I don't know if you saw Coming Home, but of all the Vietnam movies, that one dealt most effectively with the aftermath of war. The only irony was that Jane Fonda was in it.

We don't learn from our mistakes, it seems.

Brian Campbell said...

"Instead of signs and placards yelling Bush is a war monger, they need to scream at the UN to do it’s job and Nato it’s duty." Imagine, though if no one protested against the Bush government for this. Hate to remind you, but this is what your tax dollars are going toward. You have every right to feel violated to the very core of your beings, and direct your protests at your government.

inlow said...


My argument is the Janus face of the cliche...”if war is too important to be left to the generals,” then protest is too important to be left to the protesters. The right, with its Bush cult-of-personality call and response concerning WMDs, and the left’s cult of simplicity “no blood for oil.” Think of the confusion of the political middle during the run up to the war. Without the middle, you would have had no war. The left didn’t speak to the middle’s need for facts. Hangings in effigy is not information, it’s entropy. Name calling is but another way to remain anonymous.
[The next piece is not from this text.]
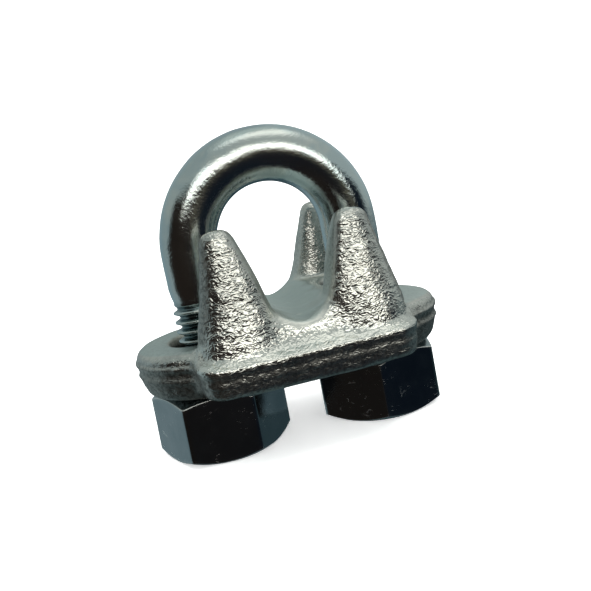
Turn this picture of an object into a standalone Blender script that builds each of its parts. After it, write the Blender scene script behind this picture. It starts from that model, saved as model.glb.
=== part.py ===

The left took it to the street when they needed to take it to an institution. Demonstrators in mass numbers circling world capitols chanting “5000 U.N. inspectors now,” would have empowered international diplomacy, put heat on Saddam, made Hans Blix a household name, and may even have gotten that lazy-ass press corp to check the veracity of Bush administration claims concerning WMDs....

I’m not suggesting a complacent citizenry, taxpaying or not; and, for the little I contribute, I admit they may be shekels of sin. As for the left, whose camp is where I pitch my political tent, they should stop banking the spoils of victories past to invest in today’s political currency.